Motorcycle Sport & Leisure

TRIP OF THE LIGHT FANTASTIC

Motorcycling changed forever in 1985 when the original GSX-R750 was launched to begin a new era of race-replica sports bikes designed unashamedly for high performance and light weight. A year later the GSX-R1100 brought a similar ethos to the unlimited capacity class, to similarly huge acclaim.

Since then, the GSX-R range has grown to provide many outstanding models, winning countless races and championships while retaining the original bike’s light-is-right approach. After almost 40 years the Gixxer family is firmly established as one of motorcycling’s most iconic, influential and best loved.

And now it is being killed off (assuming you don’t count the GSX-R125), as Suzuki follows the withdrawal of its GSX-RR from MotoGP with the admission that it cannot sell the GSX-R1000 in 2023 for emissions reasons, and has no replacement in sight. As we bid the GSX-R a sad sayonara, these are its greatest hits…

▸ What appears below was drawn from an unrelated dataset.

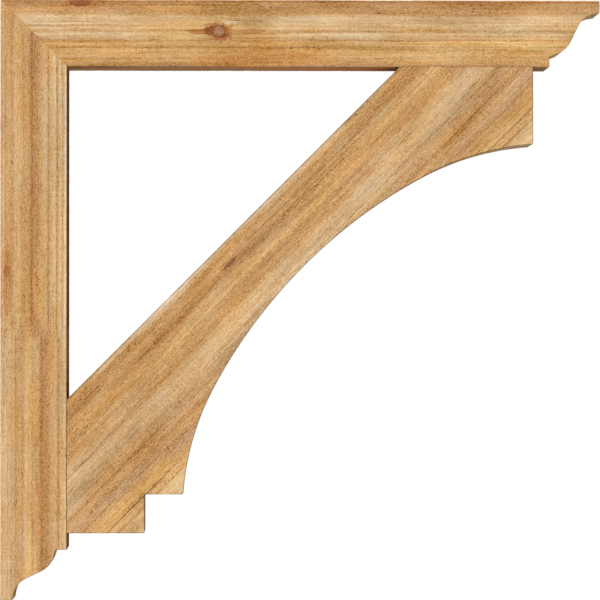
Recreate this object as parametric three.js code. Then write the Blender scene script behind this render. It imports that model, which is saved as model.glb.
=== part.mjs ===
// Wooden corbel bracket: a back member and a top member mitred at the corner,
// and a curved knee brace between them.
//
// Millimetres, +Z up. The wall face is the plane X = 0, the bracket reaches out along +X,
// and its width runs along Y. The origin is the centre of the wall face.

import * as THREE from 'three';

// Driving dimensions

const REACH = 812.8; // outer corner to the moulded tip, along either member: 32 inches
const TIMBER = 90.5; // depth of each member as seen from the side
const WIDTH = 90.5; // width of the whole bracket, all three pieces flush
const JOINT_GAP = 0.3; // hairline left between pieces that meet

// The ogee cut on the free end of a member. Each place is given as the distance back from
// the tip, then the distance in from the member's outer face.
const NOSE = 17.1; // square nose left above the ogee
const COVE_CORNER = [22.1, 20.9]; // where the two flats either side of the cove would cross
const COVE_RADIUS = 28.6;
const SWELL_CORNER = [45.8, 68.9]; // where the two flats either side of the swell would cross
const SWELL_RADIUS = 32.5;
const OGEE_FOOT = [68.3, 75.6]; // where the ogee ends, above a small square fillet

// The brace
const BRACE_LEG = 450; // inner corner to each end of the brace's straight edge
const BRACE_FOOT = 104.8; // length of the foot at both ends of the brace
const STEP = 52.4; // square step beside the lower foot
const CURVE_CROWN_RADIUS = 707; // flat middle of the three-centre curve
const CURVE_END_RADIUS = 366; // tighter arcs towards both of its ends
const CROWN_HALF_ANGLE = THREE.MathUtils.degToRad(16.4); // half the crown arc's opening angle

const OGEE_STEPS = 10; // straight facets in each arc of the ogee
const CROWN_STEPS = 16; // facets in the crown arc
const CURVE_END_STEPS = 14; // facets in each end arc

// Points along an arc, both ends included
function arcPoints(centre, radius, startAngle, endAngle, steps) {
  const points = [];
  for (let i = 0; i <= steps; i++) {
    const angle = startAngle + ((endAngle - startAngle) * i) / steps;
    points.push(
      new THREE.Vector2(
        centre.x + radius * Math.cos(angle),
        centre.y + radius * Math.sin(angle),
      ),
    );
  }
  return points;
}

// The arc that rounds a corner between two straight lines
function roundedCorner(before, corner, after, radius, steps) {
  const back = before.clone().sub(corner).normalize();
  const ahead = after.clone().sub(corner).normalize();
  const halfAngle = Math.acos(back.dot(ahead)) / 2;
  const bisector = back.clone().add(ahead).normalize();
  const centre = corner.clone().addScaledVector(bisector, radius / Math.sin(halfAngle));
  const tangentLength = radius / Math.tan(halfAngle);
  const start = corner.clone().addScaledVector(back, tangentLength).sub(centre);
  const end = corner.clone().addScaledVector(ahead, tangentLength).sub(centre);
  const turn = Math.atan2(start.cross(end), start.dot(end));
  return arcPoints(centre, radius, start.angle(), start.angle() + turn, steps);
}

// One moulded member, drawn as the top one lies: outer face along the top, mitre at the left,
// ogee at the right
function memberOutline() {
  const mitreShift = (JOINT_GAP / 2) * Math.SQRT2;
  const atTip = (place) => new THREE.Vector2(REACH - place[0], -place[1]);
  const nose = atTip([0, NOSE]);
  const cove = atTip(COVE_CORNER);
  const swell = atTip(SWELL_CORNER);
  const foot = atTip(OGEE_FOOT);
  return [
    new THREE.Vector2(mitreShift, 0),
    new THREE.Vector2(mitreShift + TIMBER, -TIMBER),
    new THREE.Vector2(foot.x, -TIMBER),
    foot,
    ...roundedCorner(foot, swell, cove, SWELL_RADIUS, OGEE_STEPS),
    ...roundedCorner(swell, cove, nose, COVE_RADIUS, OGEE_STEPS),
    nose,
    new THREE.Vector2(REACH, 0),
  ];
}

// The concave curve of the brace, from its upper right end to its lower left end. It is a
// three-centre arc, even about the 45 degree line through the middle of its chord.
function braceCurve(upperEnd, lowerEnd) {
  const middle = upperEnd.clone().add(lowerEnd).multiplyScalar(0.5);
  const halfChord = upperEnd.distanceTo(lowerEnd) / 2;
  const centreStep = CURVE_CROWN_RADIUS - CURVE_END_RADIUS;
  const sideways = centreStep * Math.sin(CROWN_HALF_ANGLE);
  const endRun = halfChord - sideways;
  const endRise = Math.sqrt(CURVE_END_RADIUS ** 2 - endRun ** 2);
  const endTurn = Math.asin(endRun / CURVE_END_RADIUS) - CROWN_HALF_ANGLE;

  const along = upperEnd.clone().sub(middle).normalize();
  const outward = new THREE.Vector2(-along.y, along.x);
  const crownDrop = centreStep * Math.cos(CROWN_HALF_ANGLE);
  const crownCentre = middle.clone().addScaledVector(outward, -endRise - crownDrop);
  const upperCentre = middle.clone().addScaledVector(outward, -endRise);
  upperCentre.addScaledVector(along, sideways);
  const lowerCentre = middle.clone().addScaledVector(outward, -endRise);
  lowerCentre.addScaledVector(along, -sideways);

  const crownAngle = outward.angle();
  const upperJoin = crownAngle - CROWN_HALF_ANGLE;
  const lowerJoin = crownAngle + CROWN_HALF_ANGLE;
  const upperArc = arcPoints(
    upperCentre,
    CURVE_END_RADIUS,
    upperJoin - endTurn,
    upperJoin,
    CURVE_END_STEPS,
  );
  const crownArc = arcPoints(crownCentre, CURVE_CROWN_RADIUS, upperJoin, lowerJoin, CROWN_STEPS);
  const lowerArc = arcPoints(
    lowerCentre,
    CURVE_END_RADIUS,
    lowerJoin,
    lowerJoin + endTurn,
    CURVE_END_STEPS,
  );
  return [...upperArc, ...crownArc.slice(1), ...lowerArc.slice(1)];
}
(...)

1985 – GSX-R750: Yokouchi’s masterpiece

From the moment the GSX-R750 was unveiled in autumn 1984, its combination of racebike looks, 100bhp oil-cooled engine, aluminium-framed chassis and dry weight of just 176kg confirmed an unprecedented commitment to high performance.

The 750 wasn’t the first GSX-R. A year earlier Suzuki had released a home-market GSX-R400: a liquid-cooled four with an aluminium-framed chassis inspired by the GS1000R racer that had won the world endurance title in 1983. The GSX-R400 was 18 per cent lighter than rival fours, and when Suzuki engineer Etsuo Yokouchi set out to design a 750cc model he chose a similar approach.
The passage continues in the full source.